> WHAT IS REQUIRED: Would you quote the material below from its first line through the line containing "const DEG = Math.PI / 180;", exactly and with both ends included?
<<<<
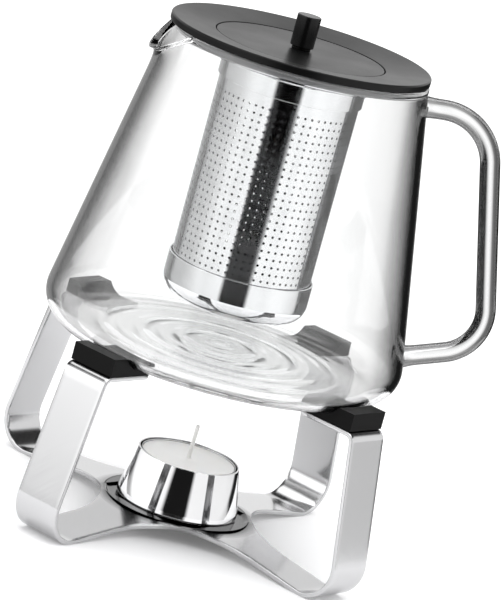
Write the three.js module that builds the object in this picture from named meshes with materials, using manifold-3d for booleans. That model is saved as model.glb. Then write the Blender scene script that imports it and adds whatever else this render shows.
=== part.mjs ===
// Conical glass teapot with a lift-out infuser, standing on a four-legged tealight warmer.
// Millimetres, +Z up. The jug's axis is vertical, the handle points to +X and the spout to -X.
// The model is centred on its own bounding box, so the jug's axis lies a little to the -X side.
import * as THREE from "three";
import { mergeVertices } from "three/addons/utils/BufferGeometryUtils.js";
import Module from "manifold-3d";

const wasm = await Module();
wasm.setup();

// ---- Driving dimensions ------------------------------------------------------------------
const GAP = 0.3; // clearance between two pieces that rest on each other
const EASE = 0.3; // chamfer of fine edges
const DEG = Math.PI / 180;

// Warmer: one sheet, cut as a four-pointed star and bent up into four legs.
const SHEET = 1.8; // sheet thickness
const ARM_WIDTH = 20.5; // width of each arm, leg and tab
const WAIST_MARGIN = 3.5; // from the pressed seat to the hollow edge between two arms
const FOLD_SHARE = 0.774; // distance of the line where an arm starts to slope, per waist radius
const ARM_SLOPE = 6.9 * DEG; // fall of each arm towards its foot
const FOOT_OVERHANG = 13.6; // from the jug's flat base to the lowest line of each foot
const LOWER_BEND = 14; // outer radius of the bend at each foot
const LEG_LEAN = 9.6 * DEG; // lean of each leg towards the axis
const TOP_BEND = 4; // outer radius of the bend at the top of each leg
const TAB_HEIGHT = 68; // top face of the tabs above the table
const TAB_UNDER_JUG = 8.8; // how far each tab reaches in under the jug's flat base
const RECESS_MARGIN = 2.9; // from the holder's foot to the edge of its pressed seat
const RECESS_DEPTH = 0.6;
const RIVET_RADIUS = 2;
const RIVET_HEAD_RADIUS = 4;
const RIVET_HEAD = 1.2;
const RIVET_CHAMFER = 0.8;

// Pads between the tabs and the jug.
const PAD_SET_BACK = 2.6; // from the tab's outer end to a pad's outer face
const PAD_HEIGHT = 7; // height of a pad's outer face
const PAD_TAIL = 1.7; // pad thickness under the jug's base
const PAD_PEG_RADIUS = 2.5;
const PAD_PEG_BEYOND_TAB_END = 15;
const PAD_PEG_OVER = 0.5; // how far the peg comes out under the tab, and runs into the pad

// Tealight and its holder.
const CANDLE_RADIUS = 19.2;
const CANDLE_HEIGHT = 18.6;
const CANDLE_WALL = 0.5;
const CANDLE_CORNER = 1.2;
const CANDLE_CLEARANCE = 0.6; // to the inside of the holder's rim
const WAX_BELOW_RIM = 0.7;
const WAX_CHAMFER = 0.7;
const WICK_RADIUS = 0.75;
const WICK_ABOVE_WAX = 14;
const SUSTAINER_RADIUS = 6;
const SUSTAINER_SHEET = 0.4;
const SUSTAINER_TUBE = 3;
const HOLDER_WALL = 0.8;
const HOLDER_FLOOR = 1;
const HOLDER_FLARE = 4; // how much wider the foot is than the rim
const HOLDER_FOOT_CHAMFER = 1;
const HOLDER_FOOT_HEIGHT = 3; // steep lower part of the side
const HOLDER_FOOT_DRAFT = 0.4;
const HOLDER_RIM_HEIGHT = 2; // upright upper part of the side

// Jug.
const JUG_HEIGHT = 124.6; // from the foot ring to the rim
const RIM_RADIUS = 51.5; // outside, at the rim
const CONE_TAPER = 0.182; // growth of the radius per millimetre downwards
const CORNER_RADIUS = 12; // outside, between wall and base
const GLASS = 2.2; // wall
const BASE_GLASS = 2.8;
const BASE_DOME = 2; // rise of the base at its centre
const RIM_BEAD = 0.5; // how far the rim's bead stands proud of the wall
const RIM_BEAD_REACH = 2.4; // from the rim down to the bead's lower edge
const SPOUT_OUT = 5.9; // how far the lip stands out from the rim's circle
const SPOUT_DROP = 11.7; // how far the lip lies below the rim
const SPOUT_HALF_ANGLE = 27 * DEG;
const SPOUT_HEIGHT = 34; // wall height over which the spout grows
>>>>
> FINAL ANSWER:
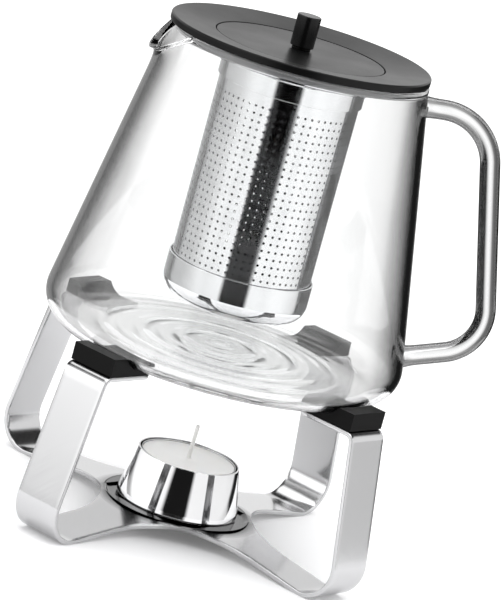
Write the three.js module that builds the object in this picture from named meshes with materials, using manifold-3d for booleans. That model is saved as model.glb. Then write the Blender scene script that imports it and adds whatever else this render shows.
=== part.mjs ===
// Conical glass teapot with a lift-out infuser, standing on a four-legged tealight warmer.
// Millimetres, +Z up. The jug's axis is vertical, the handle points to +X and the spout to -X.
// The model is centred on its own bounding box, so the jug's axis lies a little to the -X side.
import * as THREE from "three";
import { mergeVertices } from "three/addons/utils/BufferGeometryUtils.js";
import Module from "manifold-3d";

const wasm = await Module();
wasm.setup();

// ---- Driving dimensions ------------------------------------------------------------------
const GAP = 0.3; // clearance between two pieces that rest on each other
const EASE = 0.3; // chamfer of fine edges
const DEG = Math.PI / 180;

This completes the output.